Instructions for the task. From the listing that follows, extract every line and set it down unaltered.

Raw data.
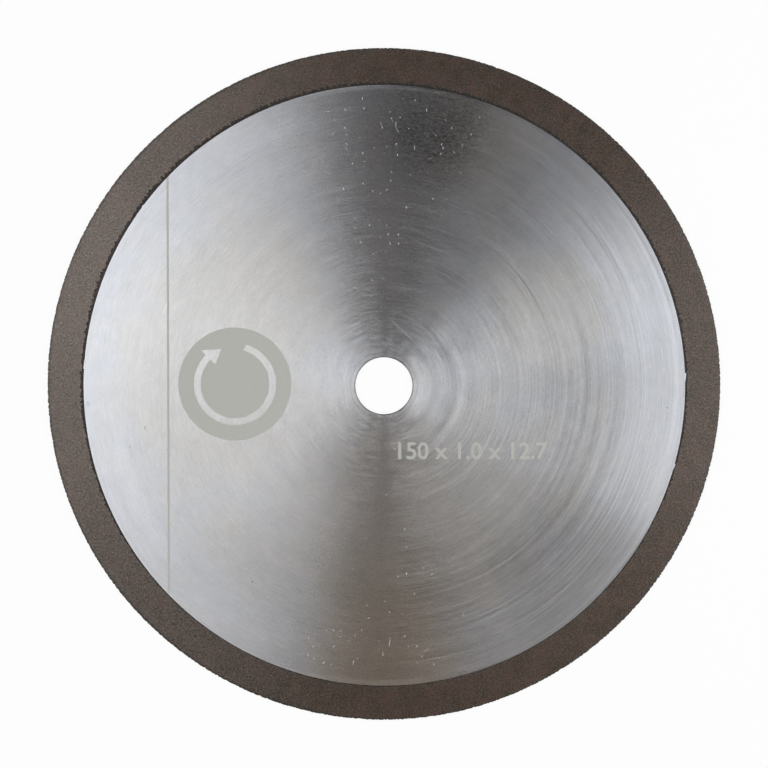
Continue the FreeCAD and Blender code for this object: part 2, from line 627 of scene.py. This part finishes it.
def makeEtchedGrey():
    material, shader, place = openMaterial("etchedGrey")
    frost = noiseAt(vectorOf(*place[:2]), *etching["frost"])
    tone = swing(frost, etching["frostSwing"], 1.0)
    colour = mixColour(1.0, etching["colour"], tone, "MULTIPLY")
    feedAll(shader, {"Base Color": colour, "Roughness": etching["roughness"]})
    return material


groundSteel = makeGroundSteel()
rimResin = makeRimResin()
diamondGrain = makeDiamondGrain()
etchedGrey = makeEtchedGrey()
print("materials: ground steel, rim resin, diamond grain, etched grey")


# Pieces

def polar(radius, angle):
    return radius * math.cos(angle), radius * math.sin(angle)


def addPiece(name, mesh, material=None):
    piece = bpy.data.objects.new(name, mesh)
    scene.collection.objects.link(piece)
    if material:
        mesh.materials.append(material)
    return piece


def openTree(name, inputs):
    tree = bpy.data.node_groups.new(name, "GeometryNodeTree")
    for label, kind in inputs:
        tree.interface.new_socket(label, in_out="INPUT", socket_type="NodeSocket" + kind)
    tree.interface.new_socket("Result", in_out="OUTPUT", socket_type="NodeSocketGeometry")
    return tree, tree.nodes.new("NodeGroupInput").outputs, tree.nodes.new("NodeGroupOutput")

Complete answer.
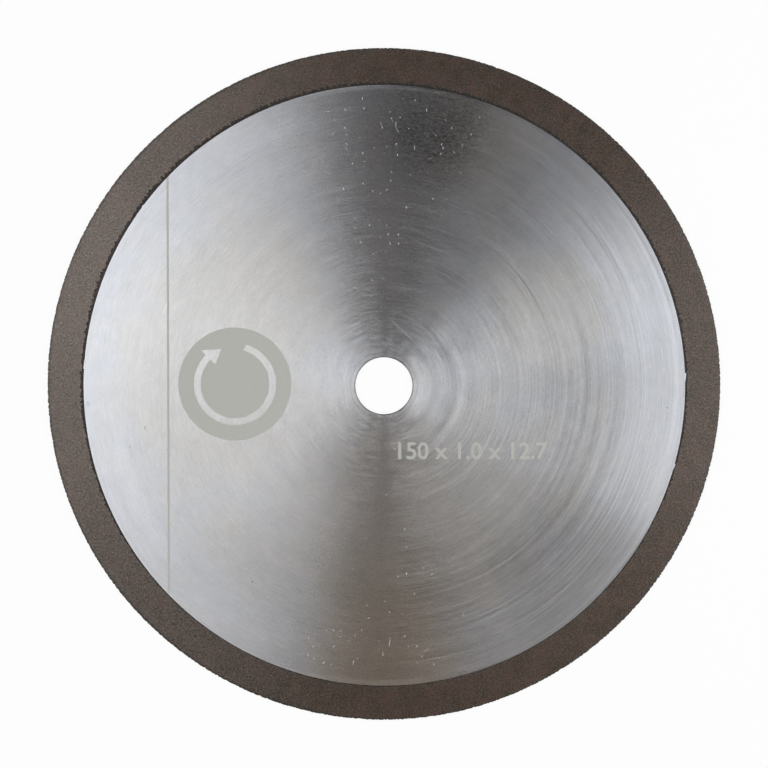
Continue the FreeCAD and Blender code for this object: part 2, from line 627 of scene.py. This part finishes it.
def makeEtchedGrey():
    material, shader, place = openMaterial("etchedGrey")
    frost = noiseAt(vectorOf(*place[:2]), *etching["frost"])
    tone = swing(frost, etching["frostSwing"], 1.0)
    colour = mixColour(1.0, etching["colour"], tone, "MULTIPLY")
    feedAll(shader, {"Base Color": colour, "Roughness": etching["roughness"]})
    return material


groundSteel = makeGroundSteel()
rimResin = makeRimResin()
diamondGrain = makeDiamondGrain()
etchedGrey = makeEtchedGrey()
print("materials: ground steel, rim resin, diamond grain, etched grey")


# Pieces

def polar(radius, angle):
    return radius * math.cos(angle), radius * math.sin(angle)


def addPiece(name, mesh, material=None):
    piece = bpy.data.objects.new(name, mesh)
    scene.collection.objects.link(piece)
    if material:
        mesh.materials.append(material)
    return piece


def openTree(name, inputs):
    tree = bpy.data.node_groups.new(name, "GeometryNodeTree")
    for label, kind in inputs:
        tree.interface.new_socket(label, in_out="INPUT", socket_type="NodeSocket" + kind)
    tree.interface.new_socket("Result", in_out="OUTPUT", socket_type="NodeSocketGeometry")
    return tree, tree.nodes.new("NodeGroupInput").outputs, tree.nodes.new("NodeGroupOutput")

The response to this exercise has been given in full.